§ DATA
-*-
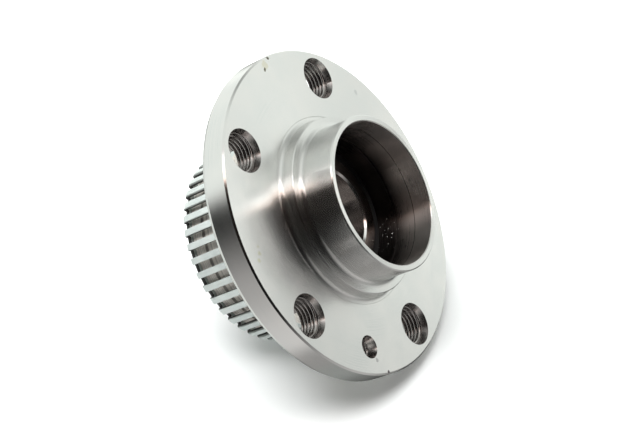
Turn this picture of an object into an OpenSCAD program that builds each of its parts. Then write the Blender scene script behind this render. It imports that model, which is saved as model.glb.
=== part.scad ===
// Wheel hub with a rotating flanged outer ring, a double-row ball bearing and a speed-sensor ring.
// The hub's axis lies along Y with the nose towards -Y, and +Z is up.
// The origin is the centre of the flange's front face, where the wheel and brake disc seat.

/* [Flange] */
// Flange diameter
flange_d = 120; // [110:0.5:130]
// Flange thickness
flange_t = 10.2; // [9:0.1:11.5]
// Chamfer on the rim's front edge
rim_front_chamfer = 0.6; // [0.3:0.1:1.2]
// Chamfer on the rim's back edge, across the rim
rim_back_chamfer = 0.8; // [0.4:0.1:1.8]
// Chamfer on the rim's back edge, along the axis
rim_back_chamfer_w = 1.45; // [0.4:0.05:2]

/* [Bolt and screw holes] */
// Number of wheel bolts
bolt_count = 5; // [4:1:6]
// Distance from the wheel bolt circle out to the flange's rim
bolt_margin = 10; // [9:0.5:12]
// Wheel bolt thread diameter
bolt_d = 14; // [12:0.5:14.5]
// Width of the lead-in at the mouth of a wheel bolt hole
bolt_mouth_d = 15.65; // [15:0.05:17]
// Depth of the lead-in
bolt_lead_depth = 2; // [1:0.1:3]
// Brake disc screw thread diameter
screw_d = 6; // [5:0.5:6.5]
// Distance from the disc screw's circle out to the flange's rim
screw_margin = 10; // [8:0.5:13]
// Width of the disc screw's countersink
screw_mouth_d = 8.25; // [7.5:0.05:9]
// Depth of the disc screw's countersink
screw_sink_depth = 3; // [1.5:0.1:4]

/* [Disc register and wheel pilot] */
// Brake disc register diameter
register_d = 65; // [63.5:0.1:67]
// Brake disc register height
register_h = 5.4; // [4.6:0.1:9]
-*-
§ WORK TO COMPLETE
Only the lines from the beginning of the material above through the line with "rim_back_chamfer_w = 1.45; // [0.4:0.05:2]" are wanted; extract them exactly.

§ FINISHED TASK
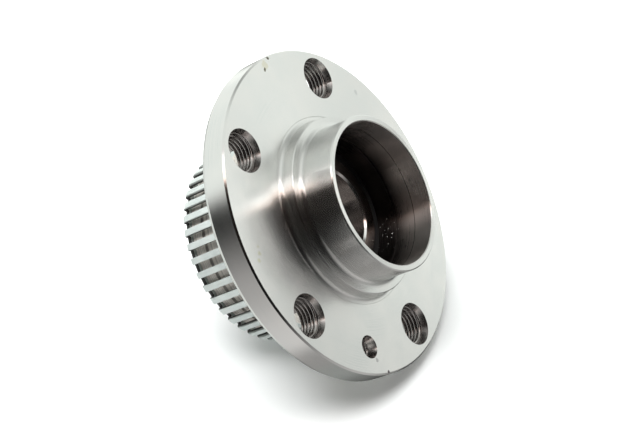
Turn this picture of an object into an OpenSCAD program that builds each of its parts. Then write the Blender scene script behind this render. It imports that model, which is saved as model.glb.
=== part.scad ===
// Wheel hub with a rotating flanged outer ring, a double-row ball bearing and a speed-sensor ring.
// The hub's axis lies along Y with the nose towards -Y, and +Z is up.
// The origin is the centre of the flange's front face, where the wheel and brake disc seat.

/* [Flange] */
// Flange diameter
flange_d = 120; // [110:0.5:130]
// Flange thickness
flange_t = 10.2; // [9:0.1:11.5]
// Chamfer on the rim's front edge
rim_front_chamfer = 0.6; // [0.3:0.1:1.2]
// Chamfer on the rim's back edge, across the rim
rim_back_chamfer = 0.8; // [0.4:0.1:1.8]
// Chamfer on the rim's back edge, along the axis
rim_back_chamfer_w = 1.45; // [0.4:0.05:2]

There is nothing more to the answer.